I would assume that this would indicate a slight bounce back for Hill in 2015. His Steamer projection does see his wOBA going back up to .311, which is still significantly worse than 2013, but it isn't the pit of despair that was 2014.
Mike Moustakas, 3B, Kansas City Royals
BABIP: .220 | LD%: 20.2 | GB%: 38.6% | FB%: 41.2
Hill's bounce-back potential is capped because of his age. The same is not true for Mike Moustakas, who is entering his age-26 season. But, man alive, does the dude need a comeback badly.
Moustakas finished 2014 with a slash of .212/.271/.361 and a .281 wOBA. This earned him a brief trip to Triple-A so the team could give Danny Valencia a shot. Rock Bottom: reservation for one, please.
Obviously, Moustakas's BABIP was bad; it was the second-worst in the league among players with 400 plate appearances. But this isn't uncharacteristic for Moustakas, who had seen his BABIP drop to .257 in 2013 from .296 his rookie season. It's the batted ball stats that make you think this will bounce back up in 2015.
Even though his BABIP plummeted 37 points from 2013 to 2014, he increased his line-drive percentage and decreased his fly-ball and infield-fly-ball percentages in the latter year. That shouldn't happen, yet it did, leaving Moustakas bowing to baseball's greater powers, asking what a brudduh had to do to buy a base hit.
A return to his career BABIP of .260, which is still well below the league average, would be beyond beneficial for Moustakas. His defense isn't bad, but it's not enough to justify starting him at such an offensive position if he can't get his wOBA up.
Steamer projections do see this happening as Moustakas is projected to have a .266 BABIP with a .317 wOBA. I wouldn't be shocked if his BABIP is lower than that, but I would be shocked if it stays as low as it was last year.
Jedd Gyorko, 2B, San Diego Padres
BABIP: .253 | LD%: 21.8 | GB%: 43.6 | FB%: 34.7
After his rookie season, expectations were high for Jedd Gyorko. He blasted 23 home runs a year after he hit 30 in the minors. He even hit 13 of those home runs at Petco Park, so he's basically not human.

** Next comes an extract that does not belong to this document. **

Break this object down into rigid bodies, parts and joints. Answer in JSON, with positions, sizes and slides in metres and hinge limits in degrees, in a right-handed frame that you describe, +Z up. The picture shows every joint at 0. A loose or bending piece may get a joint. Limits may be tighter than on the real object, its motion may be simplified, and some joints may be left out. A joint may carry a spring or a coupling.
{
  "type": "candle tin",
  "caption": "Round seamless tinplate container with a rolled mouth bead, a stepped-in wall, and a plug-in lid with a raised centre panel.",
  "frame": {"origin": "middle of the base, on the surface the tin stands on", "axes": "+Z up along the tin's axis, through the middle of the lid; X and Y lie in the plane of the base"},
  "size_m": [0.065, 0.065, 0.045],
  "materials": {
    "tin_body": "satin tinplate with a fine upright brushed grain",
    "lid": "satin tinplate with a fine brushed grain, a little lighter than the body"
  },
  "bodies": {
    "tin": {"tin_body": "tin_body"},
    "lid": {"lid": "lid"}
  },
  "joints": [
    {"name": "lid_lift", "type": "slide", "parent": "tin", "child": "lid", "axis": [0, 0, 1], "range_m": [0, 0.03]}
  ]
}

Then 2014 happened. Gyorko's home run total dipped to 10, his wOBA fell to .275 from .325, and his BABIP plummeted to .253 from .287. Something has to have happened to his batted ball stats, right? Well, yes and no.
His line drive percentage did decrease a bit, but less than one percentage point. His infield fly ball percentage went up a bit, but it was still below the league average.

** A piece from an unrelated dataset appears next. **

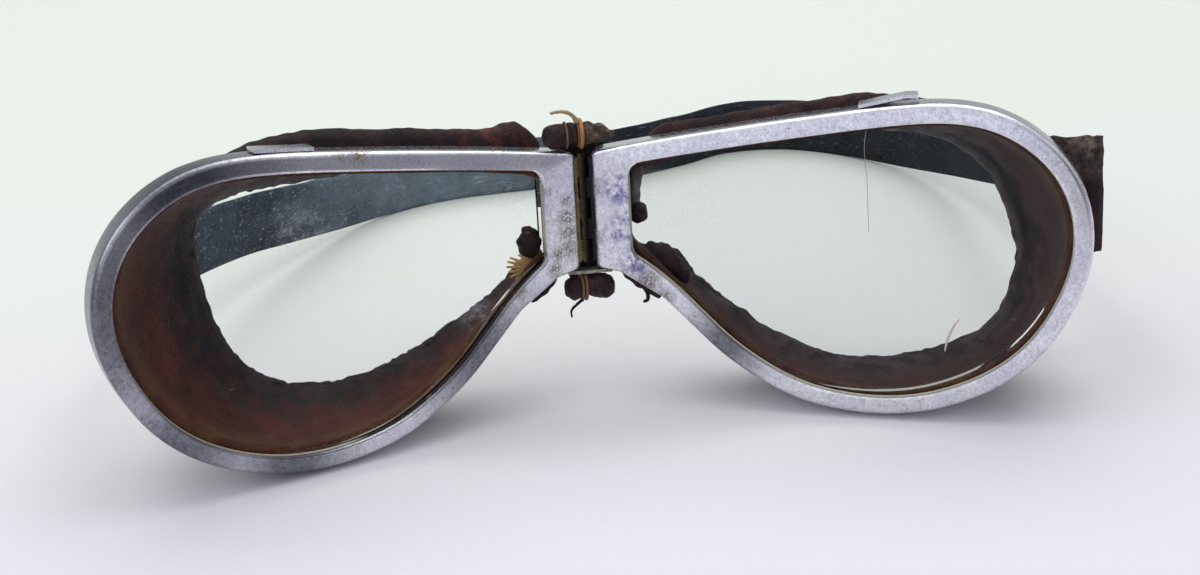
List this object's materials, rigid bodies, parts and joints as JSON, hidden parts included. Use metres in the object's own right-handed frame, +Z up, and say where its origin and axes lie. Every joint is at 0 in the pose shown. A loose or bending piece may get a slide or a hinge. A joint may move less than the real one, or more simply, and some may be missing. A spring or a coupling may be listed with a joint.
{
  "type": "aviator goggles",
  "caption": "Folding flying goggles with two pear-shaped metal rims, flat glass, leather masks, a hinged bridge and an elastic strap.",
  "frame": {"origin": "middle of the bounding box on the floor; the goggles stand on both rims and the far side of the strap", "axes": "+X to the right as seen from the front, +Y from the lenses to the back of the strap, +Z up; the lenses look to -Y"},
  "size_m": [0.1876, 0.1508, 0.06],
  "materials": {
    "nickel": "worn, pitted nickel plate with a violet cast",
    "tongue_nickel": "worn nickel plate",
    "packing": "yellowed felt",
    "lens_glass": "clear, scratched",
    "frame_metal": "dull brass",
    "trim": "worn dark pile",
    "mask_leather": "dark red-brown, cracked",
    "welt_leather": "dark brown, dry",
    "hinge_brass": "tarnished, green and black grime",
    "bridge_leather": "almost black",
    "roll_leather": "dark brown, frayed",
    "bridge_thread": "waxed orange-brown thread",
    "edge_strip": "stained",
    "tab_leather": "dark brown, wrinkled",
    "stitching": "orange-brown thread",
    "elastic": "dark blue-black woven elastic",
    "slider_steel": "dull steel"
  },
  "bodies": {
    "left_eyecup": {"rim_left": "nickel", "lens_left": "lens_glass", "lens_packing_left": "packing", "back_frame_left": "frame_metal", "mask_left": "mask_leather", "mask_trim_left": "trim", "welt_left": "welt_leather", "hinge_leaf_left": "hinge_brass", "hinge_pin": "hinge_brass", "bridge_leather": "bridge_leather", "bridge_roll_upper": "roll_leather", "bridge_roll_lower": "roll_leather", "bridge_thread_upper": "bridge_thread", "bridge_thread_lower": "bridge_thread", "bridge_edge_strip": "edge_strip", "strap_tab_left": "tab_leather", "tab_stitching_left": "stitching", "strap": "elastic"},
    "right_eyecup": {"rim_right": "nickel", "lens_right": "lens_glass", "lens_packing_right": "packing", "back_frame_right": "frame_metal", "mask_right": "mask_leather", "mask_trim_right": "trim", "welt_right": "welt_leather", "hinge_leaf_right": "hinge_brass", "strap_tab_right": "tab_leather", "tab_stitching_right": "stitching"},
    "left_tongue": {"closure_tongue_left": "tongue_nickel"},
    "right_tongue": {"closure_tongue_right": "tongue_nickel"},
    "slider": {"strap_slider": "slider_steel"}
  },
  "joints": [
    {"name": "bridge_fold", "type": "hinge", "parent": "left_eyecup", "child": "right_eyecup", "pos_m": [-0.00576, -0.04285, 0.03655], "axis": [0, 0.1564, 0.9877], "range_deg": [-30, 75], "deforming": ["strap", "bridge_leather", "bridge_roll_upper", "bridge_roll_lower"]},
    {"name": "right_tongue_lift", "type": "hinge", "parent": "right_eyecup", "child": "right_tongue", "pos_m": [0.04261, -0.05479, 0.05655], "axis": [-0.3173, -0.9366, 0.1484], "range_deg": [-4.5, 25], "stiffness_Nm_per_rad": 0.01},
    {"name": "left_tongue_lift", "type": "hinge", "parent": "left_eyecup", "child": "left_tongue", "pos_m": [-0.05412, -0.05479, 0.05655], "axis": [-0.3173, 0.9366, -0.1484], "range_deg": [0, 31], "stiffness_Nm_per_rad": 0.01},
    {"name": "slider_slide", "type": "slide", "parent": "right_eyecup", "child": "slider", "axis": [0.0633, 0.9853, -0.1584], "range_m": [-0.007, 0.008]}
  ]
}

Accounting for the drop off in homers, Gyorko became more of a ground ball hitter. His ground-ball-to-fly-ball ratio shot up to 1.26 from 0.94, and his home-run-to-fly-ball ratio went down to 9.5 from 15.9. That explains the decrease in power, but what about his BABIP?
Almost the entire drop-off can be attributed to one thing: his batting average on ground balls. In 2013, it was .270. In 2014, it was .136. When your ground ball percentage increases and that number decreases, bad things will happen, y'all. And unless you've got your certified dad-runner membership card pinned to your chest, your batting average on ground balls should not be that low.
Gyorko's home run numbers might not get back to where they were in his rookie season, but his production should at least go back up a bit. It would be hard for it not to. And if the Padres plan to contend in 2015, as they seem to think they will, they're going to need the good Gyorko back in a bad way.